Nineteen weeks after lockdown began in the UK on 23 March and the government message has shifted from ‘stay at home’ to ‘go back to the office’. Employers are now responsible for making the workplace a safe environment, despite the fact that there is no guaranteed way to do this. There is now an obligation to resume working in offices, with employers given licence to sanction those who refuse. Many people are nervous, throughout July the virus has stubbornly refused to disappear.
The staged release from lockdown during July was designed to get the economy functioning, it was not based on evidence of safety at each stage, but on hope that the public would respond responsibly to freedom of movement and choice. The crowds on beaches proved this was misplaced. As the pandemic has revealed divergent views on risk between health experts and politicians, concern is growing about the conflict between expert recommendations based on analysis of evidence and policy decisions based on behavioural studies.
The history of contagious diseases tells us that isolation works and quarantine starves a pathogen of new hosts and victims; a period of about 40 days isolation is traditional to render the virus safe but this only works if isolation is rigorously enforced – it is useless if your ports and airports remain open.

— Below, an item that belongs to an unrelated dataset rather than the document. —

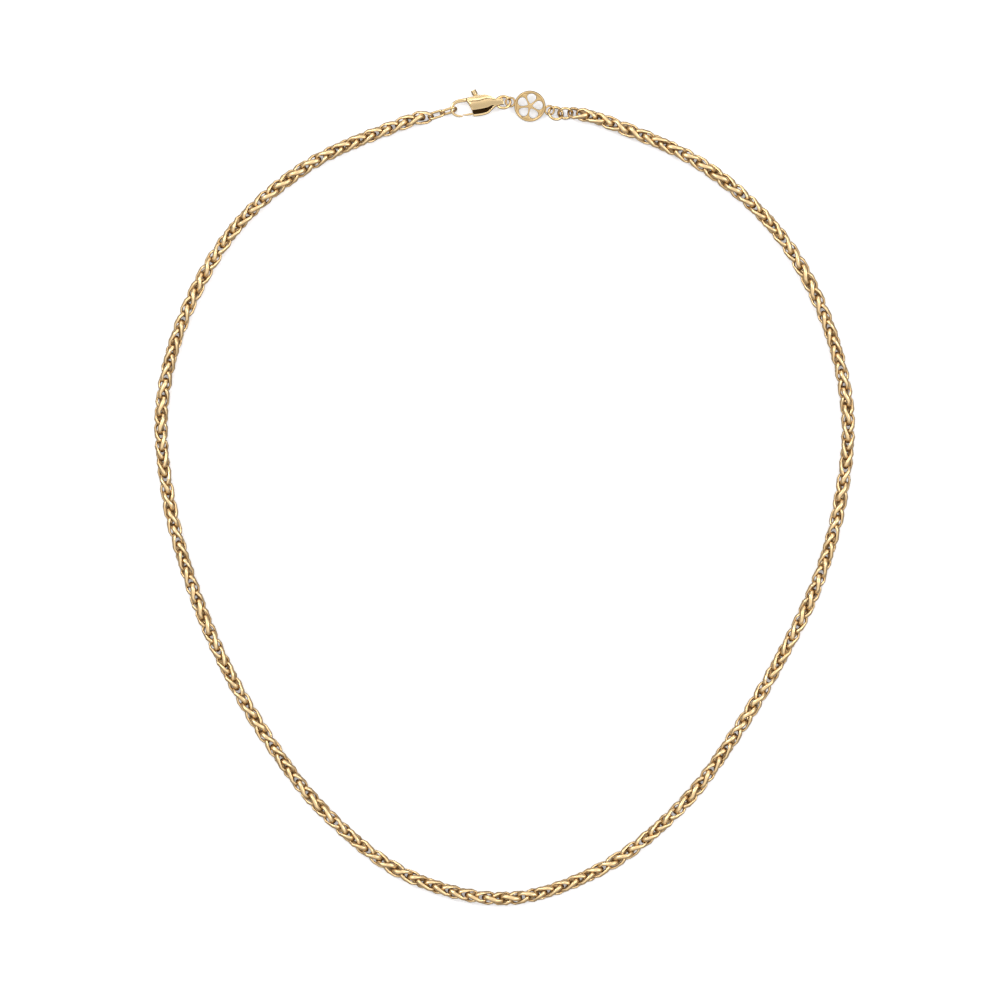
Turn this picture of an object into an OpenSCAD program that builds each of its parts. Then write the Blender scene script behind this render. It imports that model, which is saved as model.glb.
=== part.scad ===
// Wheat chain necklace, 500 mm round, with a lobster clasp, a pierced tag and three jump rings.
// Millimetres, +Z up. The necklace lies on z = 0 as a closed loop, clasp and tag at its top (+Y).
// Its two wheat strands are plain tubes here, as thick as the chain and as long as its real run.

/* [Wheat chain] */
// Outer diameter of the wheat chain
chain_d = 3.0; // [2.6:0.1:3.6]
// Wire of the wheat chain's links
chain_wire = 0.8; // [0.6:0.05:0.9]
// Width of the loop that the chain lies in
loop_w = 149; // [140:1:158]
// Height of the loop from the level of its ends to its bottom
loop_h = 168.7; // [160:0.1:178]

/* [Jump rings] */
// Outer diameter of a jump ring
ring_od = 3.6; // [3.4:0.1:4.4]
// Wire of a jump ring
ring_wire = 0.6; // [0.45:0.05:0.65]
// Lean of the two rings that hang in the tag's lugs
ring_lean = 28; // [26:1:34]
// Lean of the ring next to the wheat chain
ring_lean_end = 48; // [42:1:54]
// Play between two rings that pull on each other
ring_slack = 0.3; // [0.25:0.05:0.5]

/* [End links] */
// Length of a plain end link
link_len = 4.0; // [3.8:0.1:5.0]
// Width of a plain end link
link_w = 2.4; // [2.3:0.1:2.8]
// Wire of a plain end link
link_wire = 0.55; // [0.4:0.05:0.6]
// Lean of the end link in the clasp's hook
link_lean = 66; // [60:1:72]
// Play between an end link and what it pulls on
link_slack = 0.15; // [0.1:0.05:0.3]
// Play between the end link and the clasp's hook
hook_slack = 0.4; // [0.35:0.05:0.6]

/* [Tag] */
// Diameter of the pierced disc
tag_d = 6.8; // [6:0.1:8]
// Thickness of the disc's rim
tag_t = 0.9; // [0.7:0.1:1.2]
// Thickness of the pierced field inside the rim
field_t = 0.6; // [0.4:0.1:0.7]
// Width of the disc's rim
rim_w = 0.5; // [0.4:0.05:0.7]
// Number of petal windows in the disc
petals = 5; // [5:1:7]
// Outer diameter of the lug on each side of the disc
lug_od = 2.4; // [2.3:0.1:2.8]
// Wire of a lug
lug_wire = 0.45; // [0.35:0.05:0.5]
// Lean of the disc about the line through its lugs
tag_lean = 15; // [13:1:20]

/* [Clasp] */
// Length from the middle of the hook's eye to the middle of the tail's slot
clasp_len = 7.8; // [7.4:0.1:9]
// Height of the clasp's body across its broad face
clasp_h = 4.4; // [4.2:0.1:5]
// Thickness of the clasp's body
clasp_t = 2.4; // [2.2:0.1:2.8]
// Width of the hook's wire at the back of its bend
hook_w = 0.66; // [0.55:0.01:0.75]
// Thickness of the hook
hook_t = 0.75; // [0.6:0.05:0.8]
// Thickness of the lever
lever_t = 0.6; // [0.45:0.05:0.7]
// Gap between the lever and each side of its slot
lever_gap = 0.1; // [0.08:0.01:0.15]
// Diameter of the lever's thumb knob
knob_d = 1.2; // [1.1:0.1:1.4]
// Length of the thumb knob
knob_len = 1.05; // [0.9:0.05:1.2]
// Diameter of the lever's pin
pin_d = 0.7; // [0.5:0.05:0.8]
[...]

Unfortunately, policy makers driven to limit the financial damage of economic inactivity, will be tempted to compromise on rigid isolation. The degree of compromise is a reflection of robustness in the economy. It is now 133 days since UK lockdown on 23 March and the virus is not contained.
Risk is an estimation of future outcome, not always hazardous sometimes a welcome surprise, but it is always an estimate and it depends on who is making it. Scientists will assess risk based on data, or in its absence forecast modelling. Politicians on the other hand make policy decisions on future outcomes they consider desirable in relation to their public mandate to govern. While the public may take health for granted, the price of food is a bell-weather of government popularity: if the economy tanks, food prices rise and the public vote for change.
While we have learnt a lot about the virus in the past 19 weeks, we have not yet learnt how to combat it effectively. It is invisible and we don’t know who is carrying it or who has immunity. Both politicians and experts are tasked with managing public expectations. The public want certainties that make sense, yet the more we learn about this virus the more variables we discover which make it a complex challenge. One thing is certain however: you cannot effectively fight a virus epidemic while at the same time trying to rescue the economy. There are hard choices ahead.